In another first, Ball and Arnaz were the first interracial couple on television. Ball insisted her then-husband, the Cuban-American Arnaz, play her husband on the show. The pair married in 1940 and divorced in 1960. By all accounts, the pair had a close friendship even after their divorce.

Ball was the first woman to head a major production company.

After buying Arnaz out of their Desilu Productions, Ball became the first woman to head a major Hollywood production company. During Desilu’s 17-year run, the company produced a number of shows, including “I Love Lucy,” “The Lucy Show,” “The Lucy-Desi Comedy Hour,” “Star Trek,” “Mission: Impossible” and “The Untouchables.” “The Andy Griffith Show,” “My Three Sons,” “The Dick Van Dyke Show” and “Hogan’s Heroes,” among many others, were filmed at Desilu.

Arnaz and his family fled Cuba for Miami.

Though Arnaz came from a wealthy family, life was not easy for the young Arnaz. His father was the mayor of Santiago de Cuba and served in the Cuban House of Representatives, but after the Cuban Revolution of 1933, the family’s property was confiscated, and the actor’s father had to serve six months in prison. Soon after, the teenage Arnaz and his family made their way to Miami.
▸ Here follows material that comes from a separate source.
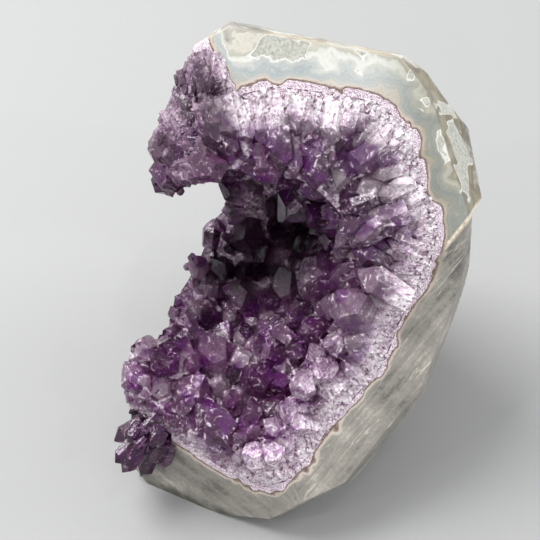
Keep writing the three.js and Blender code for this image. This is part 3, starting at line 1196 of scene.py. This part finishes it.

Arnaz led an orchestra in real life.

While Ricky Ricardo led the band at the Tropicana Club on screen, Arnaz led the Desi Arnaz Orchestra in real life. Arnaz’s band performed as the Tropicana Club band. They also scored the background and transitional music in “I Love Lucy.”

Arnaz helped create the modern sitcom format.
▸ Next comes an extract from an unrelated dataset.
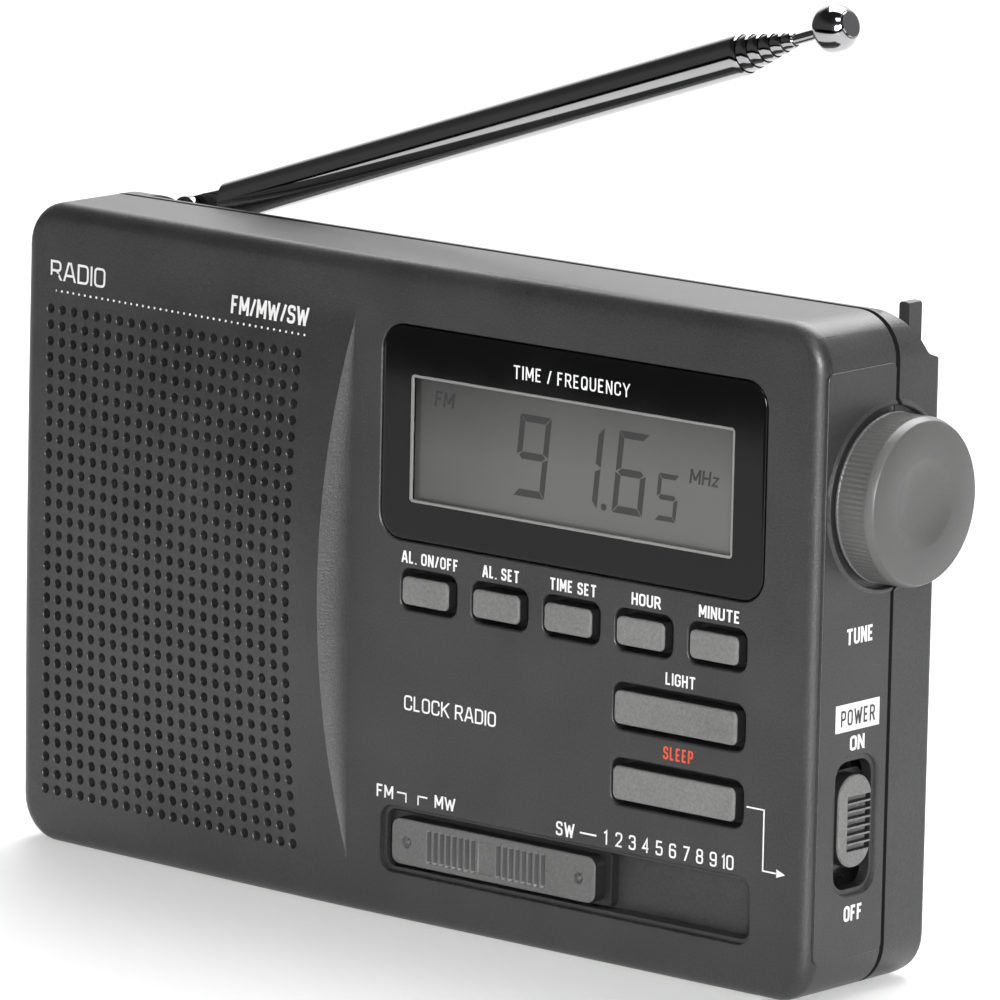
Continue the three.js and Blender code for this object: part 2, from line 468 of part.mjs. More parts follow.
const raise = new THREE.Matrix4().makeRotationY(THREE.MathUtils.degToRad(-ANTENNA_REST_DEG));
raise.premultiply(new THREE.Matrix4().makeTranslation(PIVOT.x, PIVOT.d, PIVOT.z));
const alongX = new THREE.Matrix4().makeRotationZ(-Math.PI / 2);
function barrel(r, a0, a1, n = 24) {
  const g = new THREE.CylinderGeometry(r, r, a1 - a0, n, 1).translate(0, (a0 + a1) / 2, 0);
  return solid(g.applyMatrix4(alongX).applyMatrix4(raise));
}
function tongue() {
  const flat = new THREE.BoxGeometry(7, 2.7, 3.4).translate(3.5, 0, 0);
  const eye = new THREE.CylinderGeometry(1.9, 1.9, 2.7, 20, 1);
  return union([solid(flat.applyMatrix4(raise)), solid(eye.applyMatrix4(raise))]);
}
TUBE_OD.forEach((od, i) => {
  const end = TUBE_END + i * COLLAR;
  const start = i === 0 ? 5.6 : 10 + i * 1.2;
  const next = i + 1 < TUBE_OD.length ? TUBE_OD[i + 1] : ROD_D;
  let tube = barrel(od / 2, start, end);
  if (i === 0) tube = tube.add(tongue()).subtract(rod("d", PIVOT.x, PIVOT.z, 0.85, 10, 26, 16));
  tube = tube.subtract(barrel(next / 2 + TUBE_CLEAR, i === 0 ? 9 : start - 1, end + 1));
  put(`antenna_section_${i + 1}`, tube, 0xd6d6d6, { metalness: 1 });
});
put("antenna_rod", barrel(ROD_D / 2, 19, TIP_X0 + 2), 0xd6d6d6, { metalness: 1 });
put("antenna_tip", barrel(2.65, TIP_X0, TIP_X1).subtract(barrel(ROD_D / 2 + 0.03, TIP_X0 - 1, TIP_X0 + 2.2)), 0xd6d6d6, { metalness: 1 });

export default group;
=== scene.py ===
import math

import bmesh
import bpy
from mathutils import Matrix, Vector


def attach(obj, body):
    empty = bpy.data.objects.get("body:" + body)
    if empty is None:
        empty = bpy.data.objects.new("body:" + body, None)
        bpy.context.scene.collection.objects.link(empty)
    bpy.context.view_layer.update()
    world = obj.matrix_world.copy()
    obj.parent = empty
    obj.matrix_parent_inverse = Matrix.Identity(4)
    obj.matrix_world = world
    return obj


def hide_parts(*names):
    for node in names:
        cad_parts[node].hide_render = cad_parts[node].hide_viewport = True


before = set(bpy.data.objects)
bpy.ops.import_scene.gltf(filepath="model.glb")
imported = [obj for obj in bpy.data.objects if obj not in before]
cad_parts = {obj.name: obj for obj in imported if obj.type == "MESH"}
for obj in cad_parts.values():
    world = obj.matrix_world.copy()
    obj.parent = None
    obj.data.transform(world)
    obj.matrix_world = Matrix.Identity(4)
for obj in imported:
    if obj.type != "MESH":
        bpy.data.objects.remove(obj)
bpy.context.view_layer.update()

MM = 0.001
ORIGIN_D = 15.0
HALF_W, H, CORNER_R, EDGE_R = 62.9, 79.7, 5.5, 2.0
SEAM_D, SEAM_HALF, BACK_D = 13.9, 0.1, 22.5
FLAT_X, GRILLE_LEFT_X, GRILLE_MID_Z, GRILLE_HALF_Z = -7.5, -57.9, 39.5, 32.8
RIDGE_BOW, PROUD, FALL = 3.4, 2.4, 1.7
HOLE_PITCH, HOLE_R, HOLE_COLS, HOLE_ROWS, HOLE_Z0 = 2.0, 0.56, 22, 31, 6.8
WINDOW = (-3.1, 54.9, 46.5, 72.2)
LCD = (1.26, 50.3, 51.1, 66.5)
KEY_X0, KEY_PITCH, KEY_W, KEY_H, KEY_Z = 0.27, 10.96, 8.63, 5.0, 40.6
BAR_X0, BAR_W, BAR_H, LIGHT_Z, SLEEP_Z = 33.1, 19.7, 5.6, 31.5, 22.5
SLOT = (-2.4, 54.3, 5.9, 14.2)
SLOT_Z = 10.05
CAP = (-0.2, 31.3, 5.65)
KNOB_D, KNOB_Z, LIP_IN, LIP_OUT = 12.3, 58.6, 10.7, 11.5
POWER_D = 8.0
BULGE = (-12.0, 54.0, 36.0, 28.8)
PIVOT = Vector((-50.1, 19.4, 77.8))
REST_DEG = 18.5
TUBE_OD = (5.0, 4.4, 3.8, 3.2, 2.6, 2.0)
TUBE_END, COLLAR, ROD_D, TIP_X0, TIP_X1 = 90.0, 1.5, 1.3, 101.0, 105.8
SCREWS = ((-57, 8), (57, 8), (-57, 68.5), (57, 68.5))
WALL = 1.6
INNER_W = HALF_W - WALL
PAD_H = 0.18
KEY_GAP_X, KEY_GAP_Z, KEY_FACE = 0.74, 0.78, 0.7
POWER_RECT = (POWER_D - 4.0, POWER_D + 4.0, 12.4, 28.9)
KNOB_BORE_R = 3.3

KEY_SITES = [(KEY_X0 + k * KEY_PITCH, KEY_W, KEY_Z, KEY_H) for k in range(5)]
KEY_SITES += [(BAR_X0, BAR_W, z, BAR_H) for z in (LIGHT_Z, SLEEP_Z)]

# ---------------------------------------------------------------- camera, area light helper
CAM_AT = Vector((0.709915, -0.844305, 0.258415))
AZ, EL, ROLL = map(math.radians, (39.94728469, 10.73767423, 1.17665427))
back = Vector((math.sin(AZ) * math.cos(EL), -math.cos(AZ) * math.cos(EL), math.sin(EL)))
right = (-back).cross(Vector((0, 0, 1))).normalized()
up = back.cross(right)
cam_x = right * math.cos(ROLL) + up * math.sin(ROLL)
cam_y = up * math.cos(ROLL) - right * math.sin(ROLL)
cam_data = bpy.data.cameras.new("camera")
cam_data.lens = 337.92
cam_data.sensor_width = 36
cam_data.clip_start = 0.05
camera = bpy.data.objects.new("camera", cam_data)
camera.matrix_world = Matrix((cam_x, cam_y, back)).transposed().to_4x4()
camera.matrix_world.translation = CAM_AT
scene = bpy.context.scene
scene.collection.objects.link(camera)
scene.camera = camera
scene.view_settings.view_transform = "Standard"


def area_light(name, at, target, size, watts, size_y=None, spread=180):
    data = bpy.data.lights.new(name, "AREA")
    data.shape = "RECTANGLE"
    data.size = size
    data.size_y = size_y or size
    data.energy = watts
    data.spread = math.radians(spread)
    o = bpy.data.objects.new(name, data)
    o.location = at
    o.rotation_euler = (Vector(target) - Vector(at)).to_track_quat("-Z", "Y").to_euler()
    scene.collection.objects.link(o)
    return o


# ---------------------------------------------------------------- materials
def node_material(name):
    m = bpy.data.materials.new(name)
    m.use_nodes = True
    nodes = m.node_tree.nodes
    return m, nodes, m.node_tree.links, nodes["Principled BSDF"]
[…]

Arnaz, along with cinematographer Karl Freund, is credited with bringing the multiple-camera production technique to TV shows. “I Love Lucy” used three cameras at once, multiple sets and a live studio audience. The show also was one of the first to be filmed on 35-mm film.

Arnaz and Ball also created the idea of reruns.

As the story goes, after Ball had the couple’s second child, old episodes of “I Love Lucy” were aired to allow Ball and Arnaz time to rest and be with their children. These episodes proved to be so popular, even though audiences had already seen them, that other series followed suit, and the concept of reruns was born.

Arnaz limited his screen time post-“I Love Lucy.”

After the show ended, Arnaz stepped out of the spotlight and moved behind the scenes. He executive produced “The Lucy Show” and the show “The Mothers-in-Law,” appearing in four episodes as Señor Delgado, a Spanish matador. He also hosted “Saturday Night Live” in 1976 to promote his autobiography, “A Book.”

Ball, Arnaz and “I Love Lucy” live on.

At the Lucille Ball Desi Arnaz Museum, aka the Lucy Desi Museum, in Jamestown, New York, fans of the adored stars and the show can view memorabilia from Ball and Arnaz, props from “I Love Lucy” and Desilu Studios and an exact replication of the Tropicana Club. Arnaz died in 1986 and Ball in 1989.